From 1330, Frankfurt was also permitted to hold a large annual spring fair for winter products such as wool and wine, which was equally succesful and lead to year-round trading. Soon after the city became an important centre for herring, fur, spice, Flemish lace, and Chinese silk trades.
Frankfurt subsequently became a boom town, and as a result of the traffic, roads were built and innkeepers, artists (sometimes travelling from as far as England) and others cashed in on the needs of the many visitors. Public transport made its appearance in the form of a horse-towed merchant ship that sailed from Mainz every morning. An industry had been born.
In fact, such was the level of commerce that to ease trade, the city had to impose strict laws on measurements, exchange rates and what could and could not be traded. As a result many people began trading goods and services they couldn’t actually see... And Frankfurt therefore became a place for people to gather to do financial business, leading to the growth of the currency and credit business and the banking and stock market trades.

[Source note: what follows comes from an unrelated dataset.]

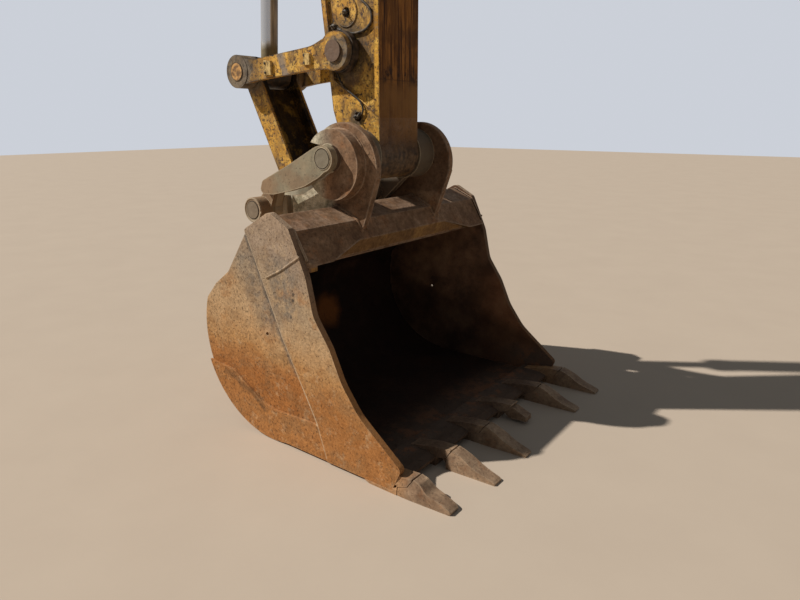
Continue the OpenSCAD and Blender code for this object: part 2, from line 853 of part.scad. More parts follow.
// One worn tooth, whose cheeks run back under the adapter
module tooth_point(cheeks, wear) {
    tip = tooth_reach - wear;
    dip = 0.4 * wear;
    rear = [56, cheek + 0.5, 0];
    tail = cheeks ? [[5, -12, 4], [7, cheek - 18, 4], rear] : [[57, -12, 4], rear];
    difference() {
        intersection() {
            slab(-tooth_w, tooth_w) rounded(on_lip([each tail, [85, tooth_top, 3], [118, tooth_top - 10, 20],
                [156, 61 - dip, 60], [196, 39 - dip / 4, 60], [238, 22, 60], [tip - 18, 5 + dip / 2, 8],
                [tip, -4 + dip / 3, 5], [tip - 10, -12, 4]]));
            tooth_block(tooth_w / 2, 0, tip + past);
            translate([lip_x, 0, floor_z - 30]) linear_extrude(tooth_h + 60) rounded([[0, -tooth_w / 2, 0],
                [60, -tooth_w / 2, 60], [tip, -tip_w / 2, 14], [tip, tip_w / 2, 14], [60, tooth_w / 2, 60],
                [0, tooth_w / 2, 0]]);
        }
        tooth_nose(seat);
    }
}

module tooth_points() {
    color("#7d6247") on_stick_pin() for (i = [0 : teeth - 1]) if (i != lost - 1)
        translate([0, station(i), 0]) tooth_point(i != plain - 1, i == 0 ? near_wear : 0);
}

// Steel pipe along the barrel, with a port at either end
module cylinder_pipe() {
    pipe_x = -barrel_r - 30;
    ends = [-barrel_from - 90, -gland_at + gland_len + 60];
    color("#8d7430") on_cylinder() difference() {
        union() {
            for (z = ends) {
                translate([pipe_x, 0, z]) rotate([0, 90, 0]) cylinder(r = pipe_r + 6, h = -pipe_x);
                translate([pipe_x, 0, z]) sphere(pipe_r + 6);
            }
            translate([pipe_x, 0, ends[1]]) cylinder(r = pipe_r, h = ends[0] - ends[1]);
        }
        translate([0, 0, -gland_at]) cylinder(r = barrel_r + 0.3, h = gland_at);
    }
}

// Smooth curve through points, with steps between each two
function curve(p, steps) = let (n = len(p) - 1) [for (i = [0 : n - 1], k = [0 : steps - 1])
    let (t = k / steps, a = p[max(i - 1, 0)], b = p[i], c = p[i + 1], d = p[min(i + 2, n)])
    0.5 * (2 * b + (c - a) * t + (2 * a - 5 * b + 4 * c - d) * t * t + (3 * b - a - 3 * c + d) * t * t * t),
    p[n]];

// Round hose of radius r along a curve that never runs across the arm
module hose(route, r, sides = 8) {
    p = curve(route, 4);
    n = len(p) - 1;
    rings = [for (i = [0 : n])
        let (t = unit(p[min(i + 1, n)] - p[max(i - 1, 0)]), u = unit(cross(t, [0, 1, 0])), w = cross(t, u))
        for (k = [0 : sides - 1])
            let (a = 360 * k / sides) p[i] + r * (u * cos(a) + w * sin(a))];
    faces = [[for (k = [0 : sides - 1]) k], [for (k = [sides - 1 : -1 : 0]) n * sides + k],
        for (i = [0 : n - 1], k = [0 : sides - 1]) let (m = (k + 1) % sides)
            [i * sides + k, (i + 1) * sides + k, (i + 1) * sides + m, i * sides + m]];
    polyhedron(rings, faces);
}

// Routes of the two hoses, from the stick pin
upper_hose = [[-160, -152, 623], [-153, -152, 620], [-112, -152, 606], [-60, -152, 595], [-9, -152, 598],
    [27, -152, 608], [56, -152, 631], [66, -152, 659], [57, -152, 690], [30, -152, 719], [2, -152, 741],
    [-18, -152, 775], [-26, -152, 830], [-26, -152, 1200], [-26, -152, 1700], [-26, -152, 2200],
    [-26, -152, 2560]];
lower_hose = [[-177, -152, 616], [-182, -152, 560], [-187, -152, 510], [-184, -152, 455], [-172, -153, 420],
    [-154, -158, 394], [-118, -170, 349], [-66, -171, 314], [-22, -171, 287], [4, -171, 262],
    [18, -172, 232], [8, -172, 208], [-16, -172, 196]];

module grease_hoses() {
    color("#1d1b19") on_stick_pin() {
        hose(upper_hose, hose_r);
        hose(lower_hose, hose_r);
    }
}

// Tee, elbow, clips and top block of the grease hoses, all on the near side
module grease_fittings() {
    color("#8a7b55") on_stick_pin() {
        bar(grease_tee_at, 15, -half_flange - 5, -half_stick);
        bar(grease_hole_at, 9, -half_flange - 15, -half_flange + grease_hole_deep);
        bar(upper_hole_at, 9, -half_stick - 12, -half_stick + stick_side_t + 6);
        bar(upper_hole_at, grease_hole_r + 10, -half_stick + stick_side_t, -half_stick + stick_side_t + 6);
        for (z = [850 : 350 : 2300]) difference() {
            slab(-half_stick - 16, -half_stick) translate([-44, z]) square([36, 16]);
            translate([-26, -152, z - past]) cylinder(r = hose_r + 0.3, h = 16 + 2 * past);
        }
        slab(-half_stick - 30, -half_stick) translate([-50, 2560 + 0.3]) square([48, 90]);
    }
}

stick_side_left();
stick_side_right();
stick_belly();
stick_back();
stick_nose();
boom_boss();
idler_boss();
stick_ears();
cylinder_bracket();
idler_left();
idler_right();
idler_pin();
rod_end_pin();
bucket_link();
link_core_pin();
barrel();
barrel_eye();
gland();
bracket_pin();
rod();
rod_eye();
rod_core_pin();
coupler_frame();
coupler_collars();
coupler_stubs();
coupler_arm_left();
coupler_arm_right();
stick_pin();
link_pin();
hinge_plate_left();
hinge_plate_right();
hook_discs();
torque_tube();
shell();
side_plate_left();
side_plate_right();
side_doubler_left();
side_doubler_right();
lip();
tooth_adapters();
tooth_points();
heel_plates();
cylinder_pipe();
grease_fittings();
grease_hoses();
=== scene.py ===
"""Dipper arm of a crawler excavator with its bucket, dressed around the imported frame."""
import json
import math
import random

import bmesh
import bpy
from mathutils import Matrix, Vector


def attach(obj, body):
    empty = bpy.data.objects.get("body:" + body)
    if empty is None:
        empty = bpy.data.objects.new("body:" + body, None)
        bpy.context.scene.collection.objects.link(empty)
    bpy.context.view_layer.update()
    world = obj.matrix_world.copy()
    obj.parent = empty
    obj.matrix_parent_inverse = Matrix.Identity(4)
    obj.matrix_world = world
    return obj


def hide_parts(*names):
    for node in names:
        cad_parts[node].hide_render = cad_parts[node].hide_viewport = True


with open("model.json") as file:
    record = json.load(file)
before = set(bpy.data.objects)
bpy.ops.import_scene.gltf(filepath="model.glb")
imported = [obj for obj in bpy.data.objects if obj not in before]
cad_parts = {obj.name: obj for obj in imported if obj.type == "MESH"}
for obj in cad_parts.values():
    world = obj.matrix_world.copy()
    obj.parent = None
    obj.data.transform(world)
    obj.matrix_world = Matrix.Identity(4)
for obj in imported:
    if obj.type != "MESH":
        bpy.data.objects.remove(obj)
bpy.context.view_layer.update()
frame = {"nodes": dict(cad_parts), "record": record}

# Places of the frame, in metres
STICK_PIN = Vector((0.150, 0.0, -3.200))
FLOOR_Z = -4.587
MM = 0.001

# Places in X and Z, in millimetres from the stick pin
PIN = (0, 0)
IDLER_PIN = (-112, 510)
ROD_END = (-861, 444)
LINK_PIN = (-499, -285)
BOOM_PIN = (-150, 3200)
BOOM_BOSS_R = 151
BRACKET_PIN = (-647, 3050)
NOSE_HOLE = (-26, 195)
UPPER_HOLE = (-103, 696)
UPPER_PAD_R = 68
GREASE_TEE = (-177, 633)
CROSS_TUBE = (-232, -222)
CROSS_TUBE_R = 60
STUB_R = 66
PIN_RING_R = 51.5
LINK_RING_R = 62
DISC_AT = (0, -33)
DISC_R = 172
HEEL_AT = (-85, -880)
HEEL_R = 495
SHELL_THICK = 22
TUBE_TOP = [(-190, -335), (-20, -240), (111, -299)]
SIDE_SEAM = [(-192, -328), (-87, -554), (34, -822), (172, -1073), (240, -1200), (292, -1358)]

# Link's web, in millimetres: its ends from the rod end pin, its beads' foot from the link pin
WEB_TOP = 108
WEB_LOW = 300
WEB_FOOT = 92
WEB_HALF = 17

# Bucket cylinder, in metres: reaches along it from the bracket pin, and radii
GLAND_REACH = 1.8
BOLT_CIRCLE_R = 0.079
STRAP_REACHES = (0.55, 1.15)
STRAP_R = 0.0935

# Places across the arm, in millimetres from its middle
LINK_IN = 105
PLATE_OUT = 145
FRAME_IN = 210
IDLER_OUT = 240
HINGE_IN = 300
HINGE_OUT = 336
ARM_IN = 420
ARM_OUT = 460
LINK_RING_AT = 489
SIDE_IN = 768
SIDE_OUT = 784
BUCKET_OUT = 800

# Camera of the photograph, 800 x 600
FOCAL_PX = 620.0
FRAME_PX = 800.0
SENSOR_MM = 36.0
CAMERA_AT = STICK_PIN + Vector((2.152, -2.664, 0.18))
CAMERA_TURN = math.radians(37.31)
CAMERA_PITCH = math.radians(16.19)

# Sun; its direction is read off the bucket's shadow in the photograph
SUN_AZIMUTH = math.radians(216)
SUN_RISE = math.radians(43)
SUN_STRENGTH = 4.7
SUN_WIDTH = math.radians(0.9)
SUN_COLOR = (1.0, 0.96, 0.90)

# Sky and floor
SKY_STRENGTH = 0.19
SKY_LIGHT = (0.86, 0.93, 1.0, 1.0)
SKY_SEEN = (0.60, 0.63, 0.69, 1.0)
SKY_MIRRORED = (0.30, 0.30, 0.31, 1.0)
FLOOR_SIZE = 60

# Rounding of edges, and places round a ring
EDGE_ROUND = 0.003
SHARP_ANGLE = math.radians(40)
RING_STEPS = 48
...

In 1480, the first official book fair, now probably the most famous of all Frankfurt’s fairs, was held. To avoid ‘immoral’ books from being sold, a leaflet was published every year with a list of exactly which book titles could be sold; the first trade fair catalogues had been born. Gutenberg’s 1445 invention of efficient pressing techniques soon lead this fair to become one of the most important in Frankfurt, and indeed Europe.
The 16th century witnessed another business boom, and the fairs became more international in character, attracting large numbers of traders from other countries, mainly from the Netherlands. Locals designed houses and streets specifically to cater to traders and to accommodate stands and stalls, and areas of the city centre became specialised in certain products, a tradition that continues today with streetnames such as Buchgasse (book alley) and Roßmarkt (horse market).
After disastrous wars and epidemics in the 17th century, trade declined and the book fair was moved to Leipzig where it continued to prosper until the beginning of the Cold War, when Leipzig found itself on the wrong side of the Iron Curtain. The Book Fair came home in 1948.